I finally got a boost of adrenaline once the South Rim was in sight. I stopped just twice during the last mile, to photograph a “gate” blasted into the rock, and to check out the aforementioned petroglyphs nearby. The Bright Angel Trail dropped me off besides historic Kolb Studios, and I made a beeline for the nearest refreshment kiosk. The giant pretzel and 94-ounce Coke that I purchased were like sweet manna from the heavens.

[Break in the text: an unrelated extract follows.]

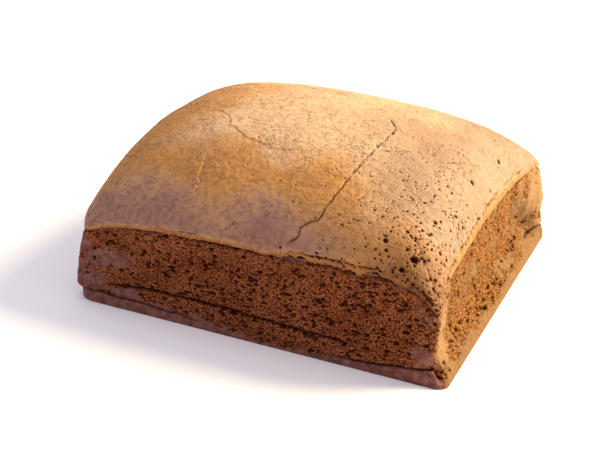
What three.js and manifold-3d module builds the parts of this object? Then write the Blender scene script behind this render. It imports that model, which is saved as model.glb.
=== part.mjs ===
// Castella sponge cake: one whole cake from a square tin, the lining paper peeled off its sides.
// Millimetres, +Z up. The front wall faces -Y, the right wall +X, and the flat foot rests on Z = 0.
//
// The real cake is one piece of sponge. It is built here as one solid in three steps:
//   1. rings of points run up the wall from the foot to the crust's edge and in over the dome;
//   2. the rings are joined into one closed skin;
//   3. the cracks and the burst bubbles of the crust are cut out of that solid.
import * as THREE from 'three';
import ManifoldModule from 'manifold-3d';

// Driving sizes
const TIN = 200;              // inside width of the square tin, so the foot's width
const HALF = TIN / 2;
const FOOT_RADIUS = 10;       // corner of the tin, in plan
const CORNER = { frontLeft: 8, frontRight: 4, backRight: 9, backLeft: 9 }; // wall corners, in plan

const RISE = 33;              // how far the dome stands over the crust's edge
const SHOULDER_POWER = 2.07;  // how flat the dome is in the middle
const STEEPNESS = { front: 0.48, right: 0.40, back: 0.53, left: 0.22 }; // lower is a steeper shoulder
const DOME_LEAN = -0.05;      // the dome is a little higher on the left

const SHRINK = { front: 2.3, right: 11.5, back: 6.9, left: 2.1 }; // wall stands in from the foot
const SKIRT = 17;             // height in which the right wall flares out to the foot
const EAR_SHARE = 0.85;       // how far the ear at the back right comes back out to the foot's line

const BAND = 5.5;             // smooth band of skin round the foot
const BAND_CREASE = 0.9;      // depth of the crease on top of it
const FOLD_CREASE = 1.3;      // depth of the long crease across the front wall
const CRUST_LIP = 1.1;        // how far the crust stands over the torn wall below it
const CRUMB = 0.35;           // roughness of the torn crumb

const PER_SIDE = 32;          // points along each side of a ring
const WALL_STEPS = [            // rings up the wall, as shares of its height, closer at the creases
  0, 0.02, 0.10, 0.125, 0.16, 0.22, 0.27, 0.295, 0.33, 0.45, 0.58, 0.72, 0.85, 0.95, 0.985, 1,
];
const DOME_STEPS = 13;

// Helpers
function smooth(x) {
  const t = Math.min(1, Math.max(0, x));
  return t * t * (3 - 2 * t);
}

function randomFrom(seed) {
  let state = seed;
  return () => {
    state = (state * 1664525 + 1013904223) % 4294967296;
    return state / 4294967296;
  };
}

// Waves of three lengths: a repeatable unevenness between about -1 and 1.
function uneven(x, y, z) {
  return 0.5 * Math.sin(x * 0.31 + Math.cos(z * 0.9) * 1.7 + y * 0.23)
    + 0.3 * Math.sin(x * 0.83 - y * 0.71 + z * 1.3)
    + 0.2 * Math.sin(x * 1.9 + y * 1.7 - z * 2.1);
}

// A value for each corner of the cake, blended quickly across the middle of the sides.
function atCorner(u, v, value) {
  const left = (1 - Math.min(1, Math.max(-1, u * 4))) / 2;
  const front = (1 - Math.min(1, Math.max(-1, v * 4))) / 2;
  return left * (front * value.frontLeft + (1 - front) * value.backLeft)
    + (1 - left) * (front * value.frontRight + (1 - front) * value.backRight);
}

// Rounds the corners of the square ring of size s through (u, v), all from -1 to 1.
function roundCorner(u, v, s, radius) {
  const share = radius / HALF;
  const straight = s * (1 - share);
  const cu = Math.max(Math.abs(u) - straight, 0) / Math.max(s * share, 1e-9);
  const cv = Math.max(Math.abs(v) - straight, 0) / Math.max(s * share, 1e-9);
  if (cu <= 0 || cv <= 0) return [u, v];
  const angle = (cu >= cv ? cv / 2 : 1 - cu / 2) * Math.PI / 2;
  return [
    Math.sign(u) * (straight + s * share * Math.cos(angle)),
    Math.sign(v) * (straight + s * share * Math.sin(angle)),
  ];
}

// Height of the crust's edge
// Each side is highest in the middle and droops to its corners, most of all at the front right.
const CORNER_HEIGHT = { frontLeft: 37.3, frontRight: 35.4, backRight: 44, backLeft: 43.5 };

function edgeHeight(u, v) {
  const au = Math.abs(u);
  const av = Math.abs(v);
  const front = 48.8 + 1.6 * u - (u < 0 ? 9.9 * au ** 5 : 15 * au ** 10);
  const right = 50 - (v < 0 ? 14.6 * av ** 1.45 : 6 * av ** 8);
  const back = 47.5 - (u < 0 ? 4 * au ** 6 : 3.5 * au ** 6);
  const left = 51.5 - (v < 0 ? 14.2 * av ** 2.5 : 8 * av ** 3);
  const h = CORNER_HEIGHT;
  const corners = (h.frontLeft * (1 - u) + h.frontRight * (1 + u)) * (1 - v) / 4
    + (h.backLeft * (1 - u) + h.backRight * (1 + u)) * (1 + v) / 4;
  return (front * (1 - v) + back * (1 + v) + left * (1 - u) + right * (1 + u)) / 2 - corners;
}

// How far each wall stands in from the foot
// The sides shrank while the cake cooled. The right wall flares out to the foot as a skirt, and the
// back right corner stands out of it like a folded ear. The front left corner bags out a little.
function ear(y, z) {
  const fold = 82 - 1.2 * (z - 5);
  return smooth((y - fold) / Math.max(96 - fold, 6));
}

function bag(z) {
  return smooth((z - 5) / 4) * (1 - smooth((z - 22) / 24));
}

function standsIn(side, along, z) {
  if (side === 'right') {
    const wall = SHRINK.right - 4.5 * (1 - smooth((along + 100) / 35));
    const earOut = EAR_SHARE * ear(along, z) * (1 - 0.45 * smooth((z - 25) / 25));
    return wall * smooth(z / SKIRT) ** 0.8 * (1 - earOut);
  }
  if (side === 'front') return SHRINK.front * smooth(z / 40) - 1.5 * bag(z) * smooth((-along - 70) / 25);
  if (side === 'left') return SHRINK.left * smooth(z / 40) - 1.8 * bag(z) * smooth((-along - 60) / 30);
  return SHRINK.back * smooth(z / 20);
}

function place(u, v, z) {
  const x = u * HALF;
  const y = v * HALF;
  const left = standsIn('left', y, z);
  const right = standsIn('right', y, z);
  const front = standsIn('front', x, z);
  const back = standsIn('back', x, z);
  return [
    left - HALF + (u + 1) / 2 * (TIN - left - right),
    front - HALF + (v + 1) / 2 * (TIN - front - back),
  ];
}

// Wall and dome
// The long crease across the front wall falls slowly to the right and fades before its end.
function creaseDepth(u, v, z) {
  const near = (height, width) => Math.exp(-(((z - height) / width) ** 2));
  const foldHeight = 14.3 - 2.2 * smooth((u + 0.2) / 0.8);
  const foldReach = v < -0.99 ? smooth((u + 0.8) / 0.1) * (1 - smooth((u - 0.4) / 0.2)) : 0;
  return BAND_CREASE * near(BAND + 0.4, 0.8) + FOLD_CREASE * foldReach * near(foldHeight, 1);
}

function wallPoint(u, v, t) {
  const crustRadius = atCorner(u, v, CORNER);
  const [cu, cv] = roundCorner(u, v, 1, crustRadius);
  const z = t * edgeHeight(cu, cv);
  const radius = FOOT_RADIUS + (crustRadius - FOOT_RADIUS) * smooth((z - BAND) / 3);
  const [wu, wv] = roundCorner(u, v, 1, radius);
  const [x, y] = place(wu, wv, z);
  const torn = smooth((z - BAND) / 3) * smooth((1 - t) / 0.06);
  const underLip = torn * CRUST_LIP * (1 - smooth((1 - t) / 0.2));
  const inward = creaseDepth(wu, wv, z) + underLip + CRUMB * torn * uneven(x, y, z);
  const length = Math.hypot(wu, wv);
  return [x - inward * wu / length, y - inward * wv / length, z];
}

function shoulder(t, near, far) {
  return Math.max(0, 1 - Math.abs(t) ** SHOULDER_POWER) ** (t < 0 ? near : far);
}

function domePoint(u, v) {
  const s = Math.max(Math.abs(u), Math.abs(v));
  const radius = atCorner(u, v, CORNER) * smooth((s - 0.6) / 0.4); // square corners farther in, no ridge
  const [wu, wv] = roundCorner(u, v, s, radius);
  const edge = edgeHeight(wu, wv);
  const [x, y] = place(wu, wv, edge);
  const dome = shoulder(u, STEEPNESS.left, STEEPNESS.right) * shoulder(v, STEEPNESS.front, STEEPNESS.back);
  return [x, y, edge + RISE * dome * (1 + DOME_LEAN * u)];
}

// Points round the square ring from -1 to 1, closer together near the corners.
function ringStations() {
  const along = Array.from({ length: PER_SIDE }, (_, i) => {
    const t = -1 + 2 * i / PER_SIDE;
    return 0.75 * t + 0.25 * Math.sin(t * Math.PI / 2);
  });
  return [
    ...along.map((t) => [t, -1]),
    ...along.map((t) => [1, t]),
    ...along.map((t) => [-t, 1]),
    ...along.map((t) => [-1, -t]),
  ];
}

// Rings joined into one closed skin
const stations = ringStations();
const rings = WALL_STEPS.map((t) => stations.map(([u, v]) => wallPoint(u, v, t)));
for (let i = 1; i < DOME_STEPS; i += 1) {
  const s = Math.cos(i / DOME_STEPS * Math.PI / 2) ** 0.72; // close rings on the steep shoulder
  rings.push(stations.map(([u, v]) => domePoint(u * s, v * s)));
}

const points = rings.flat();
const count = stations.length;
const triangles = [];
for (let ring = 0; ring < rings.length - 1; ring += 1) {
  for (let i = 0; i < count; i += 1) {
    const a = ring * count + i;
    const b = ring * count + (i + 1) % count;
    triangles.push(a, b, b + count, a, b + count, a + count);
  }
}
function fan(firstPoint, middle, upwards) {
  points.push(middle);
  const hub = points.length - 1;
  for (let i = 0; i < count; i += 1) {
    const a = firstPoint + i;
    const b = firstPoint + (i + 1) % count;
    triangles.push(...(upwards ? [a, b, hub] : [b, a, hub]));
  }
}
fan((rings.length - 1) * count, domePoint(0, 0), true);
fan(0, [0, 0, 0], false);

// Cracks and bubbles of the crust
const { Manifold, Mesh, setup } = await ManifoldModule().then((module) => { module.setup(); return module; });

// Height of the dome over a point of the plan, by walking the ring coordinates towards it.
function domeAt(x, y) {
  let u = x / HALF;
  let v = y / HALF;
  let point = domePoint(u, v);
  for (let i = 0; i < 12; i += 1) {
    u = Math.min(0.995, Math.max(-0.995, u + (x - point[0]) / HALF));
    v = Math.min(0.995, Math.max(-0.995, v + (y - point[1]) / HALF));
    point = domePoint(u, v);
  }
  return point;
}

// A crack is a V-shaped groove along a path on the dome: half-width and depth in mm.
function crack(path, halfWidth, depth) {
  const corners = [];
  path.forEach(([x, y], i) => {
    const before = path[Math.max(0, i - 1)];
    const after = path[Math.min(path.length - 1, i + 1)];
    const length = Math.hypot(after[0] - before[0], after[1] - before[1]);
    const across = [-(after[1] - before[1]) / length, (after[0] - before[0]) / length];
    const fade = i === 0 || i === path.length - 1 ? 0.3 : 1;
    const z = domeAt(x, y)[2];
    for (const side of [-1, 1]) {
      corners.push([x + across[0] * side * halfWidth * 2, y + across[1] * side * halfWidth * 2, z + 2]);
    }
    corners.push([x, y, z - depth * fade]);
  });
  const pieces = [];
  for (let i = 0; i < path.length - 1; i += 1) {
    pieces.push(Manifold.hull(corners.slice(i * 3, i * 3 + 6)));
  }
  return Manifold.union(pieces);
}

const CRACKS = [
  // the long crack from the middle of the dome down to the front edge
  {
    path: [[27, 2], [37, -10], [36, -31], [33, -63], [29, -81], [21, -91], [20, -95]],
    halfWidth: 0.9,
    depth: 1.8,
  },
  // its branch to the right
  { path: [[37, -36], [46, -32], [64, -19]], halfWidth: 0.5, depth: 0.9 },
  // the crack round the middle of the dome
  {
    path: [[-62, -30], [-53, -29], [-41, -44], [-28, -50], [-11, -56], [3, -52], [7, -56]],
    halfWidth: 0.9,
    depth: 1.2,
  },
];

// Bubbles burst through the crust, most of them near the front right corner.
const BUBBLES = 34;
const BUBBLE_RADIUS = { least: 0.9, most: 1.9 };

function bubbles() {
  const random = randomFrom(7);
  const cut = [];
  const taken = [];
  while (cut.length < BUBBLES) {
    const x = 88 - 75 * random() ** 1.6;
    const y = -92 + 120 * random() ** 1.7;
    const size = random() ** 2.2;
    const radius = BUBBLE_RADIUS.least + (BUBBLE_RADIUS.most - BUBBLE_RADIUS.least) * size;
    const [px, py, z] = domeAt(Math.min(x, 84), y);
    const clear = taken.every(([qx, qy]) => Math.hypot(px - qx, py - qy) > 5);
    if (clear) {
      taken.push([px, py]);
      cut.push(Manifold.sphere(radius, 8).translate([px, py, z - radius * 0.25]));
    }
  }
  return Manifold.union(cut);
}

const skin = new Mesh({
  numProp: 3,
  vertProperties: new Float32Array(points.flat()),
  triVerts: new Uint32Array(triangles),
});
let cake = new Manifold(skin);
for (const { path, halfWidth, depth } of CRACKS) cake = cake.subtract(crack(path, halfWidth, depth));
cake = cake.subtract(bubbles());

// Keep the one large body and its bottom centre on the origin.
cake = cake.decompose().sort((a, b) => b.volume() - a.volume())[0];
const box = cake.boundingBox();
cake = cake.translate([-(box.min[0] + box.max[0]) / 2, -(box.min[1] + box.max[1]) / 2, -box.min[2]]);

// The part
const mesh = cake.getMesh();
const geometry = new THREE.BufferGeometry();
geometry.setAttribute('position', new THREE.BufferAttribute(new Float32Array(mesh.vertProperties), 3));
geometry.setIndex(new THREE.BufferAttribute(new Uint32Array(mesh.triVerts), 1));
geometry.computeVertexNormals();

const sponge = new THREE.Mesh(
  geometry,
  new THREE.MeshStandardMaterial({ color: 0xb07a4e, roughness: 0.85, metalness: 0 }),
);
sponge.name = 'castella_sponge';

const part = new THREE.Group();
part.name = 'castella_sponge_cake';
part.add(sponge);

export default part;
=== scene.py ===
# %% [markdown]
# # A castella sponge cake
# This lesson builds one whole sponge cake from a square tin. The crust on top is a smooth brown
# skin with burst bubbles and a few cracks. The sides are torn crumb, because most of their skin was
# pulled off when the cake came out of the tin, and a strip of skin is left round the foot. The cake
# is modelled in six pieces: the crust, four walls of crumb and the underside. The cake is solid, so
# each piece runs in to near the middle of the cake and is closed there.

import math

import bpy
import numpy as np
from mathutils import Matrix, Vector


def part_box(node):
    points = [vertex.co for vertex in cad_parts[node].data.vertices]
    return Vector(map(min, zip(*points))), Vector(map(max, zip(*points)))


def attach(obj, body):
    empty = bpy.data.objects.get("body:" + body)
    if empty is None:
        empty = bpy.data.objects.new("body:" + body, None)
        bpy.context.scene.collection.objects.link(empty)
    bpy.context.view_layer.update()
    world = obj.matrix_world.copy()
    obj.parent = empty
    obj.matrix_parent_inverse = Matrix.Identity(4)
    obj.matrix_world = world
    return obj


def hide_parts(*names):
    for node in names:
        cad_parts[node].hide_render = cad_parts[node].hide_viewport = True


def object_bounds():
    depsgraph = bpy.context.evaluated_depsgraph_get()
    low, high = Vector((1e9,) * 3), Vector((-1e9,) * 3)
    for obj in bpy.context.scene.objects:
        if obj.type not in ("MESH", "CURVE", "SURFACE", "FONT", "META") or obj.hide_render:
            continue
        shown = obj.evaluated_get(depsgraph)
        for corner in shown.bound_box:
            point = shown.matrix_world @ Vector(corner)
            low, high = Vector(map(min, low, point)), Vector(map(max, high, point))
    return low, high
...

I made it! I can be hard on myself sometimes, though. I was embarrassed by my time, and knew that I could do better. I was to spend the next several nights at a hotel in nearby Williams, Arizona, as my plan was to explore other points of interest in the region, such as Meteor Crater and Petrified Forest National Park. As such, I decided to end my trip in fine, competitive style, and spent my last day in Arizona hiking the Bright Angel Trail again. The route this time was from the South Rim to Indian Gardens and back, adding on a two-mile side trip from Indian Gardens to Plateau Point. Wildflowers, buttes, sheer cliffs, squirrels, and the Colorado River far below combined for perhaps the best viewpoint of the trip.
A strong breeze blew past Plateau Point, making my pose in the picture above especially unwise. Most deaths in the Grand Canyon are the result of careless falls; do as I say, not as I do, and respect the Grand Canyon.
The return trip, uphill all the way for almost six miles and over 3,200 vertical feet, was tough going once again. But I made great time, reaching the South Rim in three hours less time than the first time I attempted the climb. The distance wasn’t the same – Plateau Point was still 1,500 feet above the canyon floor. My pack was lighter, too. But damned if that wasn’t good time. I left the Grand Canyon with two SD cards full of pics and with a head full of great memories.